The presidents of Afghanistan and Pakistan fiddle furiously as the fires of terrorist violence burn across their nations.
Hamid Karzai and Pervez Musharraf suddenly seem more concerned with protecting their positions and perks than with keeping their countries out of the grasp of extremist Islamic forces.
Rule One of counterinsurgency campaigns is that you can't help foreign leaders who won't help themselves. It is time to apply that rule to the recent quixotic and self-defeating actions of both these men.
Last weekend, Karzai abruptly pulled out of a carefully developed plan to install a high-powered U.N. special representative in Kabul to consolidate lagging reconstruction efforts. To make matters worse, the about-face was reportedly abetted by an American diplomat's free-lancing on Karzai's behalf.
Karzai's rejection of Britain's Paddy Ashdown, who gained a reputation as a forceful and imaginative administrator for the United Nations in Bosnia, is at one level a story of diplomatic intrigue and betrayal. But its meaning lies in two broader points.
The long U.S. presidential campaign -- which still has nine months to run -- is a time of danger as well as excitement and education for the nation. Hustling for votes necessarily focuses on promises for the future and castigations of the past. This distracts attention from present crises that are mutating or worsening.
Moreover, at some point, any deal that ties together foreign powers and embattled local leaders -- the former swapping money, arms and troops for the latter's promises of stability at home and political support abroad -- becomes a liability for both. The fate of various South Vietnamese generals and the deposed shah of Iran is part of the American experience with this Third World reality, which may now be surfacing in Central Asia.
Diplomats and soldiers labored for three months to negotiate and codify a strong mandate for Ashdown, who was enthusiastically backed by Washington, London, Berlin and other NATO capitals.
At one point, there was even tentative agreement to give him coordinating responsibility not only for the badly fragmented civilian reconstruction and development efforts of the United Nations and the European Union but also for NATO operations. But this "triple hat" arrangement was whittled down to the U.N. job, largely because of that organization's reservations about working closely with the alliance.
Karzai interviewed Ashdown in Kuwait in December and then approved his nomination in private communications. U.N. Secretary General Ban Ki-moon did the same three weeks ago in Madrid. Then came the bolt from the blue while Karzai was attending a business conference in Davos, Switzerland. On second thought, it seemed that Ashdown would remind Afghans of Britain's 19th-century colonial presence in their country -- and possibly complicate Karzai's chances to be reelected next year.
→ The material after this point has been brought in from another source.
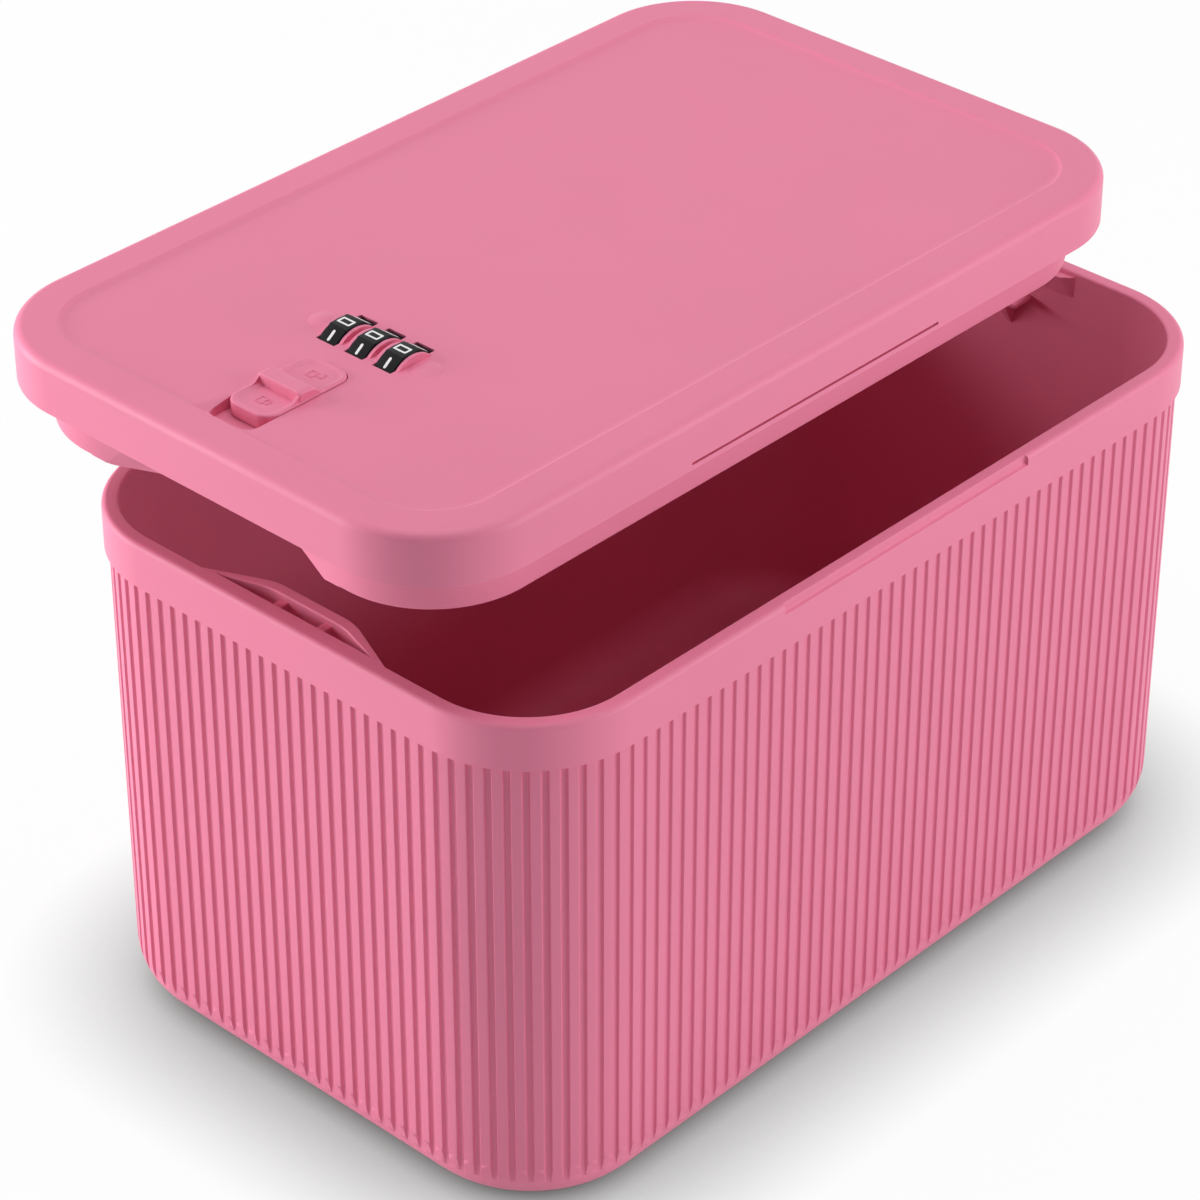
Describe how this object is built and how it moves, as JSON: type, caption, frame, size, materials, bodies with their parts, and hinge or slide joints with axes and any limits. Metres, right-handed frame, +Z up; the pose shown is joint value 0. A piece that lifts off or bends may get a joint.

"Both the American and British forces guaranteed to me they knew what they were doing, and I made the mistake of listening to them" at first, Karzai told a British journalist in Davos, putting distance between himself and his benefactors.
Ashdown had no silver bullet for Afghanistan. But this episode points up Karzai's increasingly erratic style of governing as suicide bombings and Taliban attacks on civilians increase. His turnaround creates dangerous new delays in counterinsurgency efforts, which urgently need to be strengthened and clarified, according to an authoritative Atlantic Council report issued last week by Gen. James L. Jones, the retired NATO commander.
The incident will further undermine the international community's dwindling confidence in Karzai, who was installed with U.S. support after the 2001 invasion. Zalmay Khalilzad, the current U.S. ambassador to the United Nations, was a key figure in that political process. Khalilzad's closeness to Karzai may explain why he offered little support to Ashdown in contacts at the United Nations while other U.S. officials were pushing hard to save the nomination, according to administration reports.
Khalilzad came under White House fire last week for sitting down beside the Iranian foreign minister at a Davos panel instead of perhaps driving a stake through that worthy's heart. The State Department learned of this outrage only when referred to film appearing on YouTube. That's farce. Free-lancing on the Ashdown appointment was tragedy.
Pakistan's Musharraf was also basking in the Davos glow as part of an interminable tour of Europe even while extremists extended their control in Pakistan's badlands. He is finding it inconvenient now to be seen as America's collaborator in the war on global terrorism, forbidding Washington to pursue that fight kinetically in the big stretches of Pakistan that provide sanctuary for al-Qaeda and the Taliban.
The United States still has a chance to save Karzai and Musharraf from the extremists. Washington has no chance, however, of saving them from themselves. That task belongs to them.